Hizbullah does not want to isolate itself or Lebanon, and media reports have said that the new government was the result of communications with international bodies, prime among them the French government and the UN.

For many countries, the new Lebanese government is not Hizbullah’s alone, especially since the US prefers to wait until it gets a better picture about the government based on the reforms it will embark on. The European countries share the US position.

In addition to the issue of Hizbullah, there are other subjects of interest to the US in Lebanon, such as the maritime border demarcation between Israel and Lebanon where gas and oil fields are located on the disputed border, and the security of Israel.

There is still the possibility of US escalation against Hizbullah and its allies, however. Lebanese political and banking circles are circulating information that the US will impose sanctions on a number of Lebanese former ministers, officials and businessmen based on charges of corruption and the abuse of authority.

According to this information, US regulations based on the Magnitsky Act are ready to be imposed. The law was passed by former US president Barack Obama and aimed to impose punitive measures against Russian government officials accused of corruption. It was amended in 2016 to include sanctions for human-rights violations and on officials accused of corruption anywhere in the world, in addition to freezing their financial assets and preventing them from entering the US.

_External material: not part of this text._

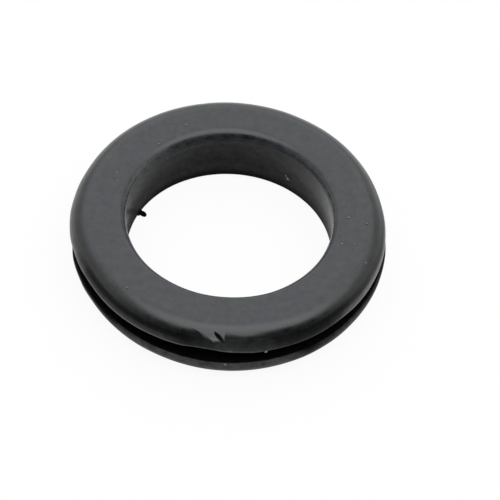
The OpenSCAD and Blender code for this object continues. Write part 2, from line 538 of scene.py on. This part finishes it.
def shape_points(sweep, ring, nick):
    """The points with all that happened to the ring, and the mask of torn rubber."""
    around, section, fall = sweep.around, sweep.section, sweep.fall
    out = outwards(around)
    points = out * section[:, :1] + UP * section[:, 1:2]
    normals = out * section[:, 2:3] + UP * section[:, 3:4]
    depth, torn = nick_depth(nick, ring, around, fall)
    lift = raised_rubber(nick, around, fall) + swollen_rubber(nick, around, fall) - depth
    lift = np.where(sweep.on_shoulder, lift, 0) + ripple(points, ring.ripple)
    lift[section[:, 1] < 1e-6] = 0
    points[:, 2] += rim_dent(nick, ring, around, points)
    points = points + normals * lift[:, None]
    points += out * flange_drift(ring, around, section)[:, None]
    points[:, 0] += mould_shift(ring, section)
    return points, np.where(sweep.on_shoulder, torn, 0)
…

In 2017, the new law was activated, and US President Donald Trump has used it against companies and businessmen across the world, focusing on corrupt contractors and government officials.

US reports have repeatedly accused Lebanese officials, especially those from Hizbullah, of corruption, saying the party and its allies are “living off” Lebanon. It has yet to be seen whether the US will welcome the new Lebanese government on the international scene or whether it will regard it as Hizbullah’s government and cut ties with it.

*A version of this article appears in print in the 30 January, 2020 edition of Al-Ahram Weekly.